Regional Department Chief Lauren Fraser, MD, oversees the now-mature hospitalist program, which keeps growing in size, complexity, and competence. “We’re always a work in progress, and that’s good,” she says.

According to Joe Heaton, MD, currently a Good Samaritan hospitalist and formerly CPMG regional department chief, CPMG’s primary care departments targeted three areas for better care early in 1995: streamlining patient scheduling, developing a centralized call center, and starting a hospitalist program.

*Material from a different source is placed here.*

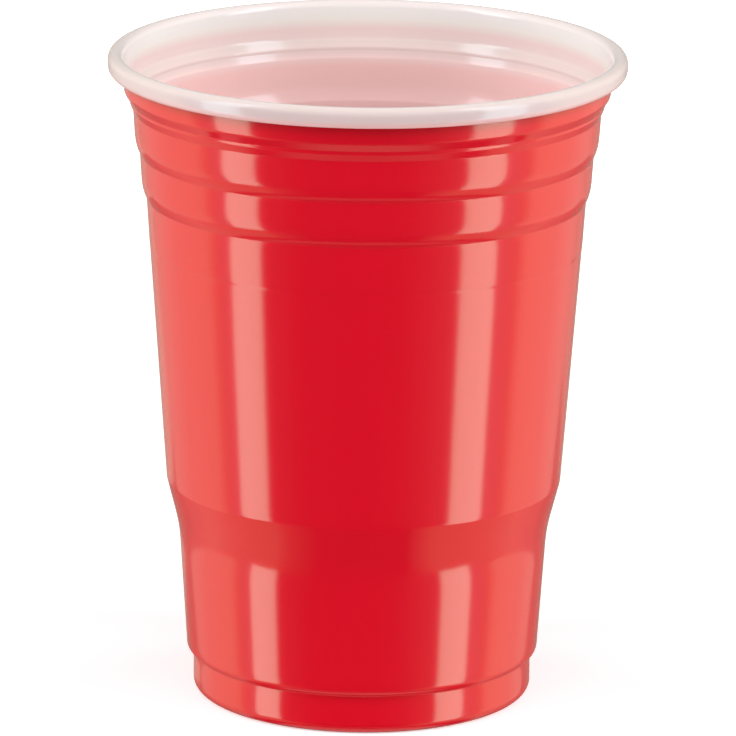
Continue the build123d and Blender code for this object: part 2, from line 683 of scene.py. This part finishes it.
# %% [markdown]
# Further out stands the room, which is pale at the sides and dimmer behind. Where the wall of the cup
# turns down, at the shoulder and under the bands, it looks past the lower ends of the strips and mirrors
# the room. Just inside the room two more cards hang behind the cup, and its outline mirrors those.

# %% The room around
ROOM_DISTANCE = 6.0
ROOM_BAND = (-48, 5)
ROOM_TINT = (1.0, 1.0, 0.82)
LEFT_ROOM = [(30, 0.03), (52, 0.5), (62, 1.2), (112, 1.2), (128, 0.7), (145, 0.35), (178, 0.3)]
RIGHT_ROOM = [(30, 0.05), (50, 1.2), (112, 1.2), (128, 0.7), (145, 0.35), (178, 0.3)]
BACK_DISTANCE = 5.8
LEFT_BACK_BAND = (-17.4, 60)
RIGHT_BACK_BAND = (-16.4, 60)
LEFT_BACK = [(146, 0.9), (158, 0.65), (165, 0.5), (178, 0.4), (180, 0.4)]
RIGHT_BACK = [(146, 0.85), (158, 0.5), (165, 0.4), (180, 0.4)]

curved_card("left_room", LEFT, LEFT_ROOM, ROOM_BAND, ROOM_DISTANCE, ROOM_TINT)
curved_card("right_room", RIGHT, RIGHT_ROOM, ROOM_BAND, ROOM_DISTANCE, ROOM_TINT)
curved_card("left_back", LEFT, LEFT_BACK, LEFT_BACK_BAND, BACK_DISTANCE, ROOM_TINT)
curved_card("right_back", RIGHT, RIGHT_BACK, RIGHT_BACK_BAND, BACK_DISTANCE, ROOM_TINT)

# %% [markdown]
# The pale flanks come from two flat panels, which stand on either side of the cup and run back along
# the line of sight. A flat panel matters here. The steeply turned wall near the outline looks along
# it to its dim far end, so the flanks darken softly towards the outline, as on the real cup.

# %% The side panels
PANEL_SIDE = 1.0
PANEL_FRONT = -0.4
PANEL_LENGTH = 4.4
PANEL_BOTTOM = -0.5
PANEL_TOP = 1.7
LEFT_PANEL = [
    (-0.4, 1.1),
    (-0.07, 1.3),
    (0.04, 2.1),
    (0.25, 1.75),
    (0.53, 1.3),
    (0.93, 1.0),
    (1.73, 0.62),
    (3.7, 0.3),
]
RIGHT_PANEL = [
    (-0.4, 1.1),
    (-0.07, 1.2),
    (0.07, 2.15),
    (0.25, 1.9),
    (0.53, 1.4),
    (0.93, 1.1),
    (1.73, 0.55),
    (3.7, 0.25),
]


def share_back(tree):
    """Share of the panel's length, from its front end to its far end."""
    return (along(tree, "Y") - PANEL_FRONT) / PANEL_LENGTH


def side_panel(name, side, stops):
    """A flat upright panel beside the cup, with stops in metres behind the cup."""
    shape = bmesh.new()
    for z in (PANEL_BOTTOM, PANEL_TOP):
        bmesh.ops.create_vert(shape, co=(side * PANEL_SIDE, PANEL_FRONT, z))
    front_edge = bmesh.ops.contextual_create(shape, geom=shape.verts[:])["edges"]
    pulled = bmesh.ops.extrude_edge_only(shape, edges=front_edge)["geom"]
    corners = [part for part in pulled if isinstance(part, bmesh.types.BMVert)]
    bmesh.ops.translate(shape, verts=corners, vec=(0, PANEL_LENGTH, 0))
    shares = [((metres - PANEL_FRONT) / PANEL_LENGTH, value) for metres, value in stops]
    card(name, shape, glowing(name, share_back, shares, ROOM_TINT))


side_panel("left_panel", LEFT, LEFT_PANEL)
side_panel("right_panel", RIGHT, RIGHT_PANEL)

# %% [markdown]
# The steps of the cup face downwards, and in front they mirror the table. The thin bright lines along
# the creases come from there. One round card lies below the floor for them, bright in the middle, dark
# in a ring and bright again at its rim. Its stops are in metres from the axis.

# %% The table below
TABLE_DROP = 0.5
TABLE_RADIUS = 0.5
TABLE_CORNERS = 48
TABLE_STOPS = [(0.0, 0.9), (0.24, 0.85), (0.30, 0.1), (0.41, 0.1), (0.44, 0.75), (0.50, 0.75)]

table_shape = bmesh.new()
bmesh.ops.create_circle(
    table_shape,
    cap_ends=True,
    segments=TABLE_CORNERS,
    radius=TABLE_RADIUS,
    matrix=Matrix.Translation((0, 0, -TABLE_DROP)),
)
card("table_glow", table_shape, glowing("table_glow", from_the_axis, TABLE_STOPS, NO_TINT))

# %% [markdown]
# ## The room's own light
#
# Past all the cards there is only the world. The camera sees it as pure white, which makes the
# background, while everything else sees it as almost dark, so it adds next to no light of its own. The
# Standard view then shows every colour as it comes, with no film look on top.

# %% Light the world
DARK = 0.04
WHITE = 1.0

world = bpy.data.worlds.new("studio")
bpy.context.scene.world = world
world.use_nodes = True
world.node_tree.nodes.clear()
tree = Wire(world.node_tree)
camera_ray = tree.node("ShaderNodeLightPath", output="Is Camera Ray")
strength = tree.node("ShaderNodeMapRange", {"Value": camera_ray, "To Min": DARK, "To Max": WHITE})
background = tree.node("ShaderNodeBackground", {"Color": (1, 1, 1, 1), "Strength": strength})
tree.node("ShaderNodeOutputWorld", {"Surface": background})
bpy.context.scene.view_settings.view_transform = "Standard"
print(f"the world is {WHITE} to the camera and {DARK} to everything else")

The hospitalist program aimed for cost neutrality by limiting staffing at both hospitals to the same full-time equivalents (FTEs). To avoid forcing physicians into unwelcome assignments, the department offered its 70 internal medicine and 30 family practice doctors four tracks:

  1. Track A meant full-time hospital work;
  2. Track B offered a 50-50 hospital-clinic split;
  3. Track C provided for a 70% clinic, 30% hospital schedule; and
  4. Track D was full-time clinic work.

The family medicine department opted out of hospital duty, while the internists tracked themselves as follows: eight each for full-time hospital and half-time hospital duty, 34 for 30% hospital time, and 20 for full-time clinic. Fortunately, the tracks chosen matched the hospitals’ needs, and the program was off and running by July 1995.

“At the time, our group’s size created one of the largest hospitalist programs, allowing us to provide 24/7 coverage with at least two physicians on site,” says Dr. Heaton of the launch.